I've spoken before about how I don't like to drive without the blind-spot monitor. I'll add the cross-traffic sensors to that now; they've saved me from potentially being hit by otherwise unseeable cars barrelling down in parking lots when trying to back out from next to a mammoth SUV on multiple occasions.

I'm definitely more wary of full autonomy, but nothing in the LSS+ is what I'd consider scary and you can turn all of it off if you really want to.
Levi
Once a tech proponent, now fighting against the future robot overlords. It is now impossible to find a modern luxury car (according to my definition) without tech.
What made you switch over to the Resistance?

Ian Schmidt
I'm definitely more wary of full autonomy, but nothing in the LSS+ is what I'd consider scary and you can turn all of it off if you really want to.
Agree -- being a passenger in the driver's seat does not suit me at all. I just like these little buzzes and warnings to keep me in check.

There's a fine line between finding this tech useful and relying on it, but Lexus has built in enough monitoring to ensure the driver can not zone out completely.
R
  • R
    RAL
  • May 15, 2018
I am a huge fan as well!
L
  • L
  • May 15, 2018
krew
What made you switch over to the Resistance?
Tech imposes and takes freedom. Tech gives one and takes two.
L
  • L
  • May 15, 2018
krew
What made you switch over to the Resistance?
Tech is not for humans. Tech kills.

But I do not want to develop on this philosophical subject.
The LSS+ is a great equipment group of features and gives Lexus a nice advantage over competitors. I am a big fan as well.
However, depending on the feature, there are some small remarks to be made as far as I am concerned...
- Dynamic radar cruise control: works fine, especially on versions with traffic jam assistant (all speed cruise control). But even in its latest form on the new LS it is still a bit artificial in calculating the right distance. In high density traffic, the distance to the car in front can be just too big (even in closest mode) which causes other drivers to enter just in front of you, which makes your own car brake... So perhaps it can still have a bit of finetuning, depending on the speed.
- Automtic high beams: in theory, this should be a very interesting feature, but I almost never use it. On a deserted road with street illumination I often still want to use the high beams when the automatic system decides that there is enough light... On the other hand, when the system is in use, I still get warning flashes of upcoming traffic telling me that the high beams are on. In reality, they just go out a bit too late... (even on the improved AHS versions with adaptive multiple leds)
- Lane departure alert: very useful item and works perfectly, especially in the versions with buzzerless steering wheel warning. One side remark: the assist that automatically keeps the lane centre is too nervous for me and will always constantly turn slighly to left and right trying to keep the centre... So I keep that last feature in 'off'
- pre-collision with pedestrian and bike recognition: top !
- blind spot monitor (sold separately from LSS+ in Europe): top feature ! Works perfectly.
- Rear cross traffic alert (combines with the BSM): even better feature ! Has already prevented me from having an accident with a pedestrian.

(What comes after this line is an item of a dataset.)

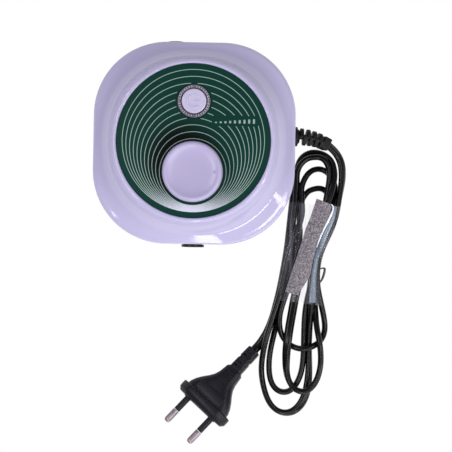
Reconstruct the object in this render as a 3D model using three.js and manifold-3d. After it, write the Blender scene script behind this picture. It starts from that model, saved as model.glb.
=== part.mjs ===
// Control unit of an electric nail file: a squat rounded-square desk box with a speed dial, a power
// button, a front socket for the handpiece, a rear pedal jack and direction switch, and a flat mains
// cord that is wound into a hank, wrapped in film and ends in a two-pin plug.
// Millimetres, +Z up, +X right, +Y to the back. The origin is the centre of the base on the table.
import * as THREE from 'three';
import { mergeVertices } from 'three/addons/utils/BufferGeometryUtils.js';
import Module from 'manifold-3d';

const wasm = await Module();
wasm.setup();

// ---------------------------------------------------------------- driving dimensions
const HALF = 57; // half width of the body across its flats
const CORNER = 41.5; // corner radius of the body seen from above
const WALL = 2.4;
const LIP_Z = 58; // top of the raised round lip
const LIP_R = 43.2; // inside this radius the body is round, outside it squares up
const SEAM_LOW = 17; // the base shell ends here
const SEAM_HIGH = 17.4; // and the top shell starts here
const RECESS_R = 42.5; // the face panel's recess inside the lip
const RECESS_Z = 54.8;
const CEILING_Z = 52.6;
const PANEL_R = 42;
const PANEL_TOP = 57;
const DIAL_Y = -17.2; // axis of the speed dial
const KEY_Y = 21.6; // axis of the power button
const SOCKET_Z = 27; // height of the handpiece socket and the pedal jack
const ROCKER_Z = 25.5; // height of the direction switch
const JACK_X = -11.5;
const ROCKER_X = 9;
const RELIEF_Y = 6.1;
const RELIEF_Z = 17.2;
const POST = 40.3; // the four case screws stand at (+-POST, +-POST)
const CLEAR = 0.3; // gap between pieces that touch
const SOCKET_END = 58.8; // how far the handpiece socket's collar reaches from the centre
const JACK_END = 57.9; // and the pedal jack's
const POCKET = 55.6; // floor of the pocket that the direction switch lies in

// The flat cord stands on its narrow edge.
const CORD_THICK = 3.4;
const CORD_WIDE = 5.2;

// The hank: two round ends joined by slightly waisted sides, lying beside the body.
const HANK_NEAR = [73.6, -17.1]; // centre of the end beside the body
const HANK_AXIS = THREE.MathUtils.degToRad(-97.6);
const HANK_LENGTH = 121.8; // between the centres of the two ends
const HANK_NEAR_R = 14.4;
const HANK_FAR_R = 18.5;
const HANK_LOW = 0.7;
const HANK_HIGH = 13.6;
const WRAP_HIGH = 14.45;

// The plug, in its own frame: +X along the pins, the origin in the middle of its face.
// It rests on one lower corner of its flange and on the end of its tail.
const PLUG_FACE = [5.5, -152.8, 11.4];
const PLUG_YAW = THREE.MathUtils.degToRad(-133.2);
const PLUG_PITCH = THREE.MathUtils.degToRad(9.6);
const PLUG_ROLL = THREE.MathUtils.degToRad(20);
const PIN_OFFSET = 9.3;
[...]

So basically, I really like the Lexus safety systems (and it is indeed rather disturbing to drive another car without these safety items), but the technology may still need some small improvements to make it perfect. ;)
I use all of the Safety features and trust them. The DRCC is wonderful and a big stress reliever.
Joe
- Dynamic radar cruise control: works fine, especially on versions with traffic jam assistant (all speed cruise control). But even in its latest form on the new LS it is still a bit artificial in calculating the right distance. In high density traffic, the distance to the car in front can be just too big (even in closest mode) which causes other drivers to enter just in front of you, which makes your own car brake... So perhaps it can still have a bit of finetuning, depending on the speed.
this is very interesting, i read it from several different people but in my own testing it seems to work well... even on "older" last years systems, shortest distance was about the same as what I would drive at... it might depend on different market requirements and how people drive there but it seems very nice for me. I tested it on C-HR and it seemed like 2m difference between the car in front.
Joe
- Automtic high beams: in theory, this should be a very interesting feature, but I almost never use it. On a deserted road with street illumination I often still want to use the high beams when the automatic system decides that there is enough light... On the other hand, when the system is in use, I still get warning flashes of upcoming traffic telling me that the high beams are on. In reality, they just go out a bit too late... (even on the improved AHS versions with adaptive multiple leds)
I will admit that the automatic high beams are my least favorite feature, as it seems to get easily confused and require manual switching. Love the rest of the safety suite, though!